Texting, heartbreak, high school, college, fabulous acting… all combine to create the production of Like Me (An original collection dedicated to the teenage girl) at Brady Center stage.

This musical was unlike many others that Academy has seen in a few years. Not only was it an original play written and directed by Academy’s very own drama teacher Ms. Melissa Cox, but the style of the play was also new.  Like Me was vignette style where each scene is like its own little play.

For example Act 1, Scene 1: “All the Single Ladies?” is as scene about four friends who have just begun high school. They all want to stay close with each other and not end up like other groups that split up and never talk to one another again. Audrey (Sofia Varon) asks her fellow friends to make a pact saying they will go to homecoming as a group of single ladies. Just so happens that Ella (Rebecca Parrillo) already has plans for homecoming. Much bickering among the friends result in “How Lovely to Be A Woman,” a song from the musical Bye Bye Birdie. The girls finally agreed that they’d stay friends no matter what becomes of their boy dramas.

Another example takes a completely different spin on the words “best friends”. Act 1, Scene 3: “A Long Time Ago, We Used To Be Best Friends…” This scene follows the story of two best friends Jules (Lexi Nieto) and Leigh (Ashlyn Bradshaw) go through hardships in their friendship. Jules creates her first ever page on Facebook and adds Leigh as her first friend. They both promise never to become like Bree (Effie Blackshear), but Jules starts to notice that her new best friend rarely talks to her anymore.

In the meantime Leigh has become Bree’s friend because they are both on the track team. Bree makes comments about how Jules is always so weird and that she seems like such a freak. Instead of taking her best friend’s side and defending Jules, Leigh agrees with Bree. Jules decides to call her “best friend” just to find out that she has been replaced by this Bree girl.

As the scene progresses, Leigh cuts off all ties with Jules by telling her that they are no longer best friends. Leigh starts acting all clingy to Bree, and Bree finds yet someone else to call her best friend. Both Leigh and Jules sing “My Own Best Friend” from Chicago, which sets up the irony that they no longer are friends. Jules becomes devastated by this action and defriends Leigh from her Facebook life. Leigh soon finds out just exactly how badly she has damaged her friendship with her true best friend.

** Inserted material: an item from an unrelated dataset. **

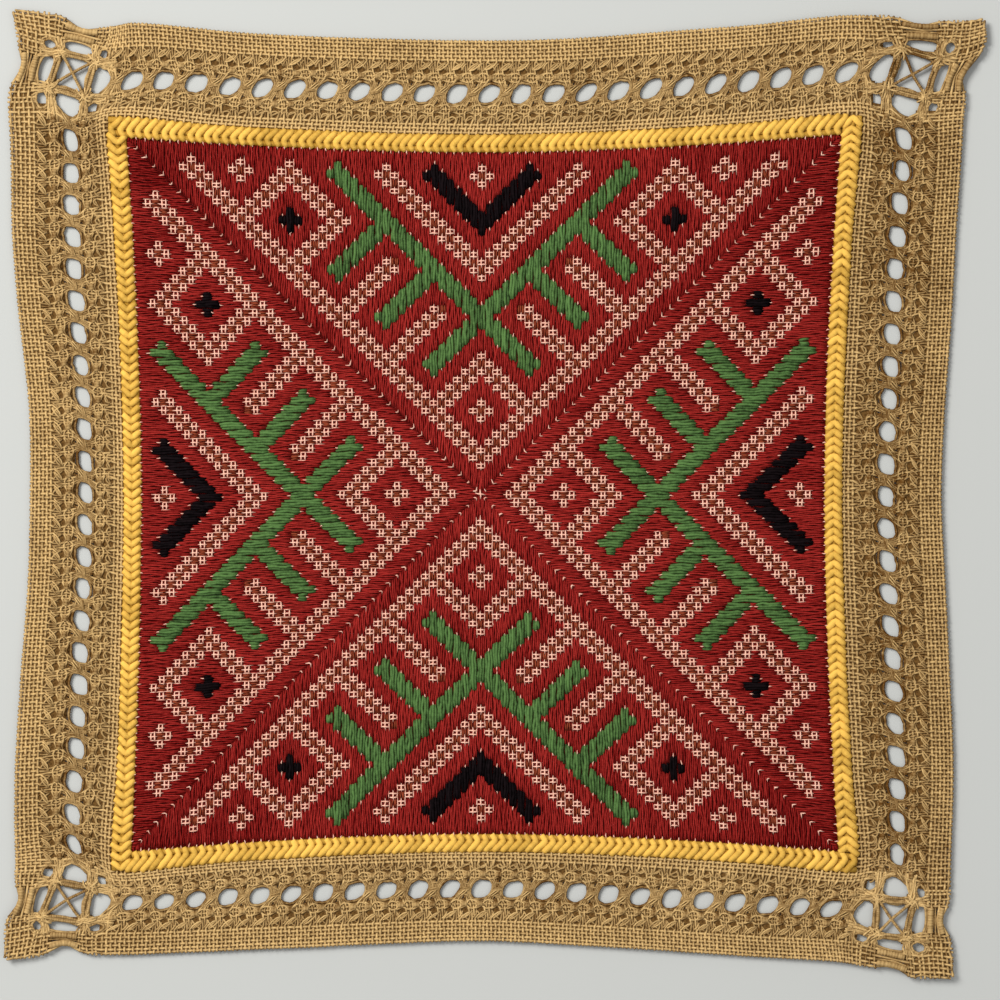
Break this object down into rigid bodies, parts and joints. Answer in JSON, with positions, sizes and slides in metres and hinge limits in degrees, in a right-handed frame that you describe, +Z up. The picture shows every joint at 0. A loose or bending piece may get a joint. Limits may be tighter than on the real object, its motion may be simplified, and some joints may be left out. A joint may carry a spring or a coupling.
{
  "type": "table square",
  "caption": "Square linen table cloth with a drawn-thread openwork border, a yellow braided frame and a pattern-darned centre in red, green and black wool, lying flat.",
  "frame": {"origin": "middle of the plan's bounding box, on the surface the cloth lies on", "axes": "+Z up out of the right side of the cloth, +X to the right and +Y to the top edge as the pattern is seen from above"},
  "size_m": [0.285, 0.2822, 0.003],
  "materials": {
    "linen": "coarse unbleached linen, evenly woven, with bundled threads in the openwork",
    "red_yarn": "matt wool yarn, lightly twisted, laid in close rows",
    "green_yarn": "matt wool yarn, slightly thicker than the red",
    "black_yarn": "matt wool yarn, slightly thicker than the red",
    "yellow_yarn": "soft plump wool yarn in plaited stitches"
  },
  "bodies": {
    "root": {"linen_ground": "linen", "darning_top": "red_yarn", "darning_right": "red_yarn", "darning_bottom": "red_yarn", "darning_left": "red_yarn", "branches_top": "green_yarn", "branches_right": "green_yarn", "branches_bottom": "green_yarn", "branches_left": "green_yarn", "chevron_top": "black_yarn", "chevron_right": "black_yarn", "chevron_bottom": "black_yarn", "chevron_left": "black_yarn", "dot_top_1": "black_yarn", "dot_top_2": "black_yarn", "dot_right_1": "black_yarn", "dot_right_2": "black_yarn", "dot_bottom_1": "black_yarn", "dot_bottom_2": "black_yarn", "dot_left_1": "black_yarn", "dot_left_2": "black_yarn", "braid_top": "yellow_yarn", "braid_right": "yellow_yarn", "braid_bottom": "yellow_yarn", "braid_left": "yellow_yarn"}
  },
  "joints": []
}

Each of these unique scenes are examples from Act 1, which takes place before the intermission. Each vignette scene starts with a beginning, waltzes through the middle, and finishes with an ending song. All scenes bring a different song from different musicals, ranging from Wicked to Avenue Q.

While those scenes satirize friendship, scenes on Act 2 focus on the stereotypical high school food chain from parents who select colleges and degrees they desire for their teens to the reality of life after college. For those teens who have conflicts over college choices or degrees, the second scene in Act 2 –  “What’s in a Degree?” –  seems like deja vu. Jemma (Emilie Ulbricht) and Mom (Gabriela Henderson) open Jemma’s acceptance letter from UCF.  When her mother reacts with excitement over Jemma’s future studying engineering at UCF, Jemma’s happiness shatters to the ground. She realizes that her mother and she have two completely separate ideas of what major she will study. Jemma wants to pursue a degree in photography and tells her mother that she wants to choose her own major. This conflict segues into a rendition of “Don’t Rain on My Parade” from Funny Girl, ending with mother and daughter reaching a compromise.

This musical brought their characters to life with facial expressions and believable characterizations. Arlyn Barlaan, Meghan Wallace, Amanda Bell, and Valerie Ely joined actors in previous scenes to close the show with one final song – “Gold” from Camille Claudel, which summarized the overall themes in the show.

With a successful opening in the fall, the bar is set quite high for next semester’s production, which will be announced at the beginning of January.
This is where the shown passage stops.